Pasti panjang sekali pembelaannya yang sudah pasti berputar-putar saja. Lantas dari segi apakah rekonstruksi dalam cerita yang diangkat tersebut?
Tentulah
menjadi janggal jika sebuah rekonstruksi ulang suatu cerita dengan tema Melodi
Pengakuan namun tidak ada yang berubah antara kisah dalam Hikayat dengan yang
dipertunjukkan. Didalam Hikayat Lancang Kuning, Zubaidah mati ditumbal. Dalam
kisah pertunjukan, Zubaidah juga mati ditumbal. Bedanya hanyalah, didalam
Hikayat tokoh Zubaidah terlebih dahulu melakukan perlawanan sebelum akhirnya
mati ditumbal. Sedangkan didalam kisah pertunjukan tokoh Zubaidah bersedia
ditumbal dengan alasan kejayaan negeri (bahwa kaum hawa juga bisa berjuang demi
bangsa dengan cara mengorbankan diri untuk sebuah kapal yang tak hendak
berlayar). Ini terasa janggal bagi penulis, sebab penulis tidak menangkap unsur
rekonstruksi didalam Melodi Pengakuan yang diangkat oleh Kelompok Teater
Selembayung.
Jikalau
penulis diperbolehkan berharap, malam itu penulis berharap mendapatkan
pertunjukan yang nakal dan banal. Misalkan saja sebuah adegan dimana Zubaidah
menolak ditumbalkan dan menuntut syarat penumbalan juga melibatkan laki-laki
uzur atau harus salah satu dari sekian Panglima yang dimiliki Negeri Bukit Batu.
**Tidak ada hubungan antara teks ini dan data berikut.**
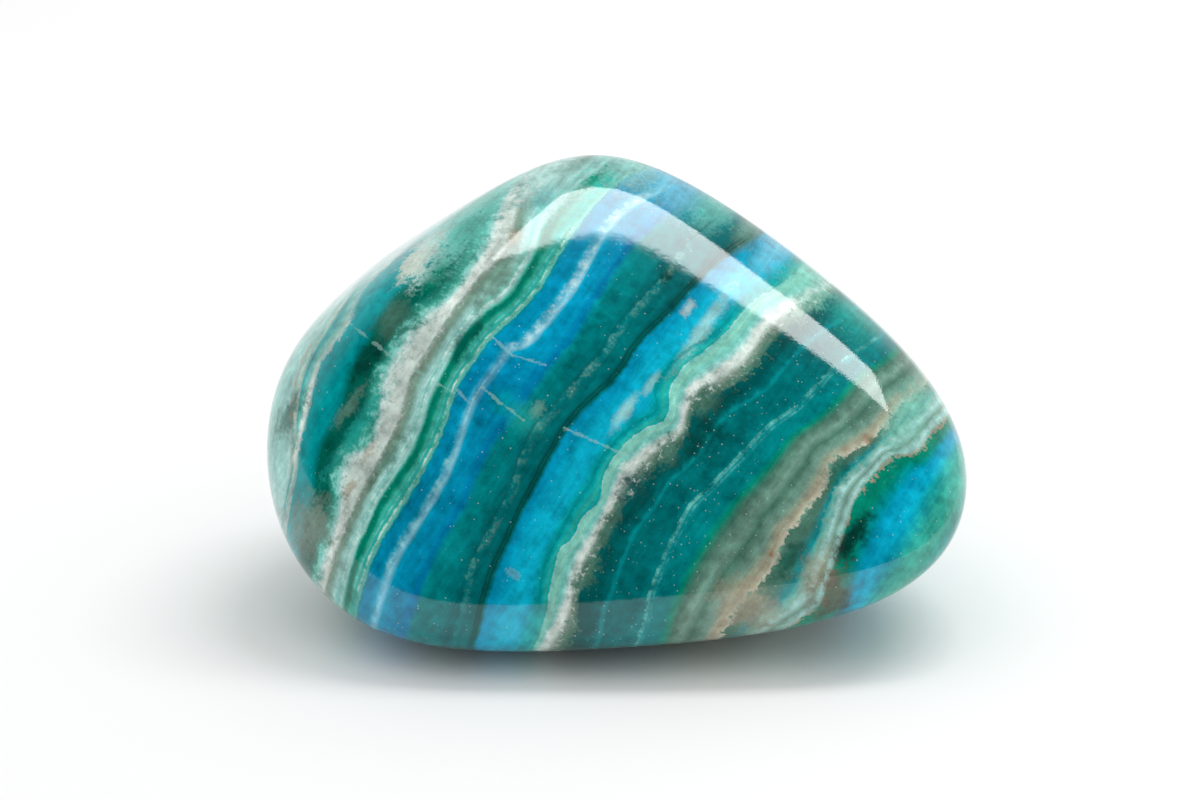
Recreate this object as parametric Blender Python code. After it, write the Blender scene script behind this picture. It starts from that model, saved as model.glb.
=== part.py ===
"""A tumbled amazonite stone about 40 mm long, standing on a small worn spot.

Metres, +Z up. X runs along the stone, the broad banded face looks toward -Y, and the stone
stands on z = 0 with the middle of its bounding box over the origin.
"""
import math

import bmesh
import bpy
from mathutils import Matrix, Vector

MM = 0.001

# Tumbling has worn the stone to a set of broad flats that melt into one another.
# Each flat has the azimuth and elevation of its outward normal, in degrees, and its distance
# from the heart of the stone, in millimetres. Azimuth 0 is +X and 90 is +Y.
WORN_FLATS = {
    "nose": (-1, 20, 19.75),
    "under_nose": (2, -51, 16.65),
    "heel": (-173, -46, 18.35),
    "left_end": (175, 7, 19.65),
    "upper_left": (163, 55, 14.15),
    "upper_right": (25, 48, 13.85),
    "front": (-90, 20, 11.8),
    "front_low": (-90, 8, 14.95),
    "front_up": (-70, 53, 9.75),
    "front_left": (-127, 18, 16.05),
    "front_right": (-59, 26, 18.35),
    "back": (88, -20, 14.0),
    "back_left": (133, -15, 15.65),
    "back_right": (47, -15, 15.75),
    "back_top": (90, 32, 13.3),
    "back_low": (90, -70, 13.5),
    "under_left": (-110, -79, 13.8),
    "under_right": (-58, -72, 13.75),
    "rest": (0, -90, 11.9),
}

# How tightly one flat turns into the next: 2 would be a pebble, 20 a cut gem.
EDGE_TIGHTNESS = 8

# What standing has worn off the lowest point, which makes the spot that the stone rests on.
RESTING_WEAR = 0.15 * MM

# Squares along each edge of the cube that the skin is wrapped from, and how often the points
# are spread evenly over the skin afterwards.
SKIN_SQUARES = 28
EVENING_ROUNDS = 24

# The teal of the stone's middle as a plain colour (linear), with its tumbled polish.
STONE_COLOUR = (0.02, 0.23, 0.27, 1.0)
POLISH_ROUGHNESS = 0.08


def clear_scene():
    for thing in list(bpy.data.objects):
        bpy.data.objects.remove(thing, do_unlink=True)


def direction(azimuth, elevation):
    azimuth = math.radians(azimuth)
    elevation = math.radians(elevation)
    level = math.cos(elevation)
    return Vector((level * math.cos(azimuth), level * math.sin(azimuth), math.sin(elevation)))


def flat_gradients():
    """Each flat's normal over its distance, so that a dot product of 1 lies on the flat."""
    return [direction(az, el) / (dist * MM) for az, el, dist in WORN_FLATS.values()]


def reach(toward, gradients):
    """Distance from the heart to the skin in one direction."""
    pushes = (max(0.0, gradient.dot(toward)) for gradient in gradients)
    return sum(push ** EDGE_TIGHTNESS for push in pushes) ** (-1.0 / EDGE_TIGHTNESS)


def cube_shell():
    """A closed cube of two units with evenly spread square faces."""
    shell = bmesh.new()
    bmesh.ops.create_cube(shell, size=2.0)
    bmesh.ops.subdivide_edges(
        shell, edges=shell.edges[:], cuts=SKIN_SQUARES - 1, use_grid_fill=True
    )
    return shell


def put_on_skin(shell, gradients):
    for vert in shell.verts:
        toward = vert.co.normalized()
        vert.co = toward * reach(toward, gradients)


def wrap_on_stone(shell):
    """Move the cube's points onto the stone's skin and even out their spacing."""
    gradients = flat_gradients()
    put_on_skin(shell, gradients)
    for _ in range(EVENING_ROUNDS):
        bmesh.ops.smooth_vert(
            shell, verts=shell.verts[:], factor=0.5,
            use_axis_x=True, use_axis_y=True, use_axis_z=True,
        )
        put_on_skin(shell, gradients)


def wear_resting_spot(shell):
    """Take the lowest sliver off and close the opening with one level face."""
    level = min(vert.co.z for vert in shell.verts) + RESTING_WEAR
    geometry = shell.verts[:] + shell.edges[:] + shell.faces[:]
    bmesh.ops.bisect_plane(
        shell, geom=geometry, dist=1e-7, plane_co=(0.0, 0.0, level), plane_no=(0.0, 0.0, -1.0),
        clear_outer=True,
    )
    rim = [edge for edge in shell.edges if edge.is_boundary]
    return bmesh.ops.edgeloop_fill(shell, edges=rim)["faces"]


def stand_on_origin(shell):
    """Put the middle of the bounding box over the origin and the resting spot on z = 0."""
    lowest = Vector([min(vert.co[axis] for vert in shell.verts) for axis in range(3)])
    highest = Vector([max(vert.co[axis] for vert in shell.verts) for axis in range(3)])
    middle = (lowest + highest) / 2.0
    shift = Matrix.Translation((-middle.x, -middle.y, -lowest.z))
    bmesh.ops.transform(shell, matrix=shift, verts=shell.verts[:])


def stone_material():
    material = bpy.data.materials.new("polished amazonite")
    material.use_nodes = True
    shader = material.node_tree.nodes["Principled BSDF"]
    shader.inputs["Base Color"].default_value = STONE_COLOUR
    shader.inputs["Roughness"].default_value = POLISH_ROUGHNESS
    shader.inputs["Metallic"].default_value = 0.0
    material.diffuse_color = STONE_COLOUR
    return material


def make_stone():
    shell = cube_shell()
    wrap_on_stone(shell)
    for face in shell.faces:
        face.smooth = True
    resting_faces = wear_resting_spot(shell)
    for face in resting_faces:
        face.smooth = False
    stand_on_origin(shell)
    bmesh.ops.recalc_face_normals(shell, faces=shell.faces[:])
    mesh = bpy.data.meshes.new("stone")
    shell.to_mesh(mesh)
    shell.free()
    mesh.materials.append(stone_material())
    stone = bpy.data.objects.new("stone", mesh)
    bpy.context.scene.collection.objects.link(stone)
    return stone


def main():
    clear_scene()
    make_stone()


main()
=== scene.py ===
"""A tumbled amazonite stone on a white sheet under one softbox, laid out as a Blender add-on.

The form repeats the worn flats of the solid at a finer step. The beds of the stone are sheets
that run through its whole body, so its back and its ends show the same sheets from behind.
"""
import math

import bmesh
import bpy
import numpy as np
from bpy.props import FloatProperty, FloatVectorProperty, IntProperty, PointerProperty
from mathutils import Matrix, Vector


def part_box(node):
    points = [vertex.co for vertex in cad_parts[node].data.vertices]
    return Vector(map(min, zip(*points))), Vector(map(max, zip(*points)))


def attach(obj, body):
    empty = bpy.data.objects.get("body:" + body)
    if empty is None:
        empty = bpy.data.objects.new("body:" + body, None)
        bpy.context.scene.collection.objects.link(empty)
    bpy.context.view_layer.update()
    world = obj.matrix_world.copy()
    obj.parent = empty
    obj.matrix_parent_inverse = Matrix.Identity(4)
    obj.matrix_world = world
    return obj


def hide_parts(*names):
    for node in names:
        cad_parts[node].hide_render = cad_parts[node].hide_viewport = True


bl_info = {
    "name": "Tumbled amazonite",
    "version": (1, 0, 0),
    "blender": (4, 5, 0),
    "location": "3D Viewport > Sidebar > Amazonite",
    "description": "Makes a polished, banded amazonite pebble and the white sheet it stands on",
    "category": "Add Mesh",
}

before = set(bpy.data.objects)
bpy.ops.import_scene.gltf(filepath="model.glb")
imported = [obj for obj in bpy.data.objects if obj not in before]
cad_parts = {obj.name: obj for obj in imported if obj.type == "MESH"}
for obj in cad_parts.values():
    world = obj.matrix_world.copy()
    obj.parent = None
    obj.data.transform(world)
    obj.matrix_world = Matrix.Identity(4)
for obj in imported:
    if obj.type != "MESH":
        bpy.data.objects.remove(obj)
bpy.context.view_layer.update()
STONE_LOW, STONE_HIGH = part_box("stone")
MM = 0.001

# Each worn flat has the azimuth and elevation of its outward normal, in degrees, and its
# distance from the heart of the stone, in millimetres. Azimuth 0 is +X and 90 is +Y.
WORN_FLATS = {
    "nose": (-1, 20, 19.75),
    "under_nose": (2, -51, 16.65),
    "heel": (-173, -46, 18.35),
    "left_end": (175, 7, 19.65),
    "upper_left": (163, 55, 14.15),
    "upper_right": (25, 48, 13.85),
    "front": (-90, 20, 11.8),
    "front_low": (-90, 8, 14.95),
    "front_up": (-70, 53, 9.75),
    "front_left": (-127, 18, 16.05),
    "front_right": (-59, 26, 18.35),
    "back": (88, -20, 14.0),
    "back_left": (133, -15, 15.65),
    "back_right": (47, -15, 15.75),
    "back_top": (90, 32, 13.3),
    "back_low": (90, -70, 13.5),
    "under_left": (-110, -79, 13.8),
    "under_right": (-58, -72, 13.75),
    "rest": (0, -90, 11.9),
}
EDGE_TIGHTNESS = 8
RESTING_WEAR = 0.15 * MM

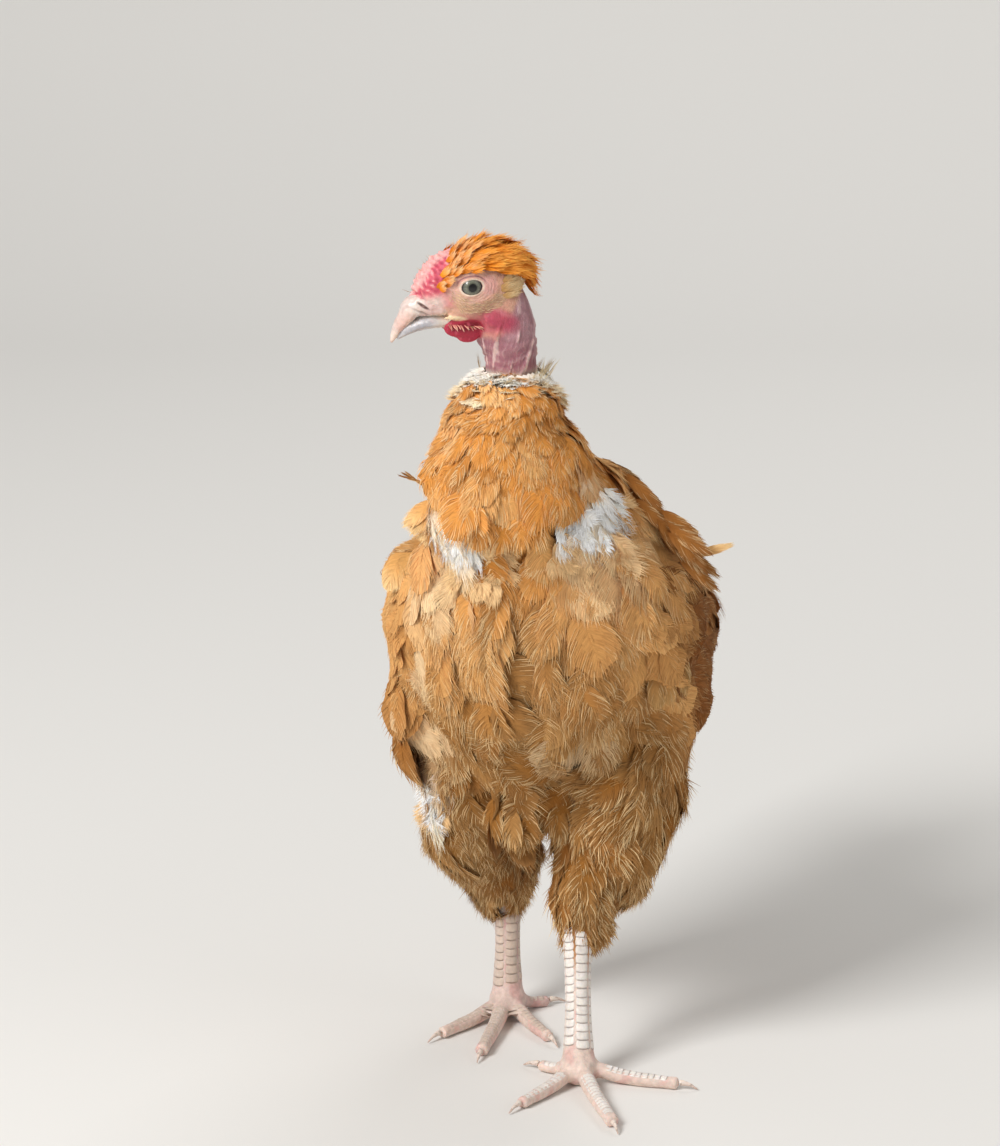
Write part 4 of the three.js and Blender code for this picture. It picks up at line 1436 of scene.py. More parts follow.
class HEN_OT_plumage(bpy.types.Operator):
    """Makes the feathers of the body, thighs and wings"""

    bl_idname = "hen.plumage"
    bl_label = "Body plumage"

    def execute(self, context):
        outside = OUTSIDE["body"]
        unwrap(outside)
        material = feather_material()
        tree = surface(outside)
        things = body_feathers(outside, tree, context.scene.hen_plumage.depth / MM)
        finish_piece(white_down(outside, tree), material)
        for name, thing in things.items():
            wing = name == "wing_coverts"
            finish_piece(
                thing, material,
                ["wing_left", "wing_right"] if wing else (),
            )
        return {"FINISHED"}


# ---------------------------------------------------------------- plumage of the head and collar


def cap_edge(ahead):
    """How high the lowest roots of the cap are at each place ahead of the eye."""
    return np.interp(ahead, [-30, -22, -12, 0, 6, 11, 15, 19], [3, 6, 7.5, 9, 7, 2, -3, -2])


def cap_front(up):
    """How far ahead the cap's roots reach at each height."""
    return np.interp(up, [-2, 4, 12, 20], [18.5, 16.5, 12, 8])


def head_tufts(scalp, keep, spacing, seed, way, length, tint, tree, cling=0.5, rows=4, make=fans, **shape):
    """Feathers on part of the head. keep, way, length and some of the shape are functions of head places."""
    places, normals, flats = scatter(scalp, even(spacing), seed, keep=lambda p, n: keep(to_head(p)))
    local = to_head(places)
    places = nearest(tree, places)[0]
    draw = default_rng(seed + 1)
    ways = square_to(normals, unit(way(local) @ HEAD_AXES))
    ways = swerve(ways, normals, draw.normal(0, 0.16, len(places)) + 0.2 * wander(places, 9, seed + 2))
    lengths = length(local) * (1 + draw.normal(0, 0.13, len(places)))
    line, up = spines(places, normals, ways, lengths, tree, rows=rows, cling=cling)
    tints = tint(local, draw)
    shape = {key: value(local) if callable(value) else value for key, value in shape.items()}
    return make(f"tufts_{seed}", line, up, flats, tints, seed + 3, **shape)


def three_tones(count, draw, tones, vary=0.1):
    """Root, middle and tip colours for each feather, all a little lighter or darker together."""
    base = np.array([linear(tone) for tone in tones])[None].repeat(count, axis=0)
    return np.clip(base * (1 + draw.normal(0, vary, (count, 1, 1))), 0, 1)


def in_tones(tones, vary):
    """A tint for head_tufts: the same three tones all over."""
    return lambda local, draw: three_tones(len(local), draw, tones, vary)


def cap_feathers(scalp, tree):
    """The cap: short ginger feathers swept back over the crown and hanging over the nape."""

    def keep(local):
        _, ahead, up = local.T
        return (up > cap_edge(ahead)) & (ahead < cap_front(up))

    def way(local):
        side, ahead, _ = local.T
        lift = np.interp(ahead, [-28, -16, 0, 10, 15], [-0.35, -0.2, 0.08, 0.5, 0.8])
        return np.stack([0.12 * np.sign(side), -np.ones_like(ahead), lift], 1)

    def length(local):
        return np.interp(local[:, 1], [-28, -10, 6, 14], [14, 16, 12, 8])

    def tint(local, draw):
        tones = three_tones(len(local), draw, ("#bf6818", "#f08c22", "#ffae4e"), 0.07)
        # the front feathers' tips paler: pale tips, with painted highlight where they stand up into the light
        front = step(6, 13, local[:, 1] + 0.25 * local[:, 2])[:, None]
        tones[:, 2] += (linear("#fbe3bd") - tones[:, 2]) * front * 0.5
        return tones

    def width(local):
        return np.interp(local[:, 1], [0, 14], [5, 3.2])

    def rise(local):
        return np.interp(local[:, 1], [-5, 8, 15], [4.2, 3, 1.2])

    return head_tufts(
        scalp, keep, 2.15, 101, way, length, tint, tree, cling=0.45, make=plumes, width=width, barbs=16,
        depth=0.6, rise=rise, curl=0.8, loose=0.4, lay=0.8, beyond=0.35, pale=0.05, stout=0.4,
        vane=SMALL_VANE,
    )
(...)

Atau, Zubaidah menuntut untuk dijadikan pemimpin armada perang seperti suaminya
demi membela negeri. Atau mungkin adegan lain yang kira-kira menunjukkan suatu
kenakalan arena pertunjukan. Entahlah, mungkin inilah yang hendak disampaikan
pula oleh sutradara Rini N.E dan para pemeran.
Walau
begitu, sebagai sebuah pertunjukan penulis tetap mengacung jempol pada
semangatnya. Biarpun sedikit merasa janggal, penulis tetap harus
mengapresiasikan semangat berkreasi dan ber-pertunjukan di Riau. Tabikk.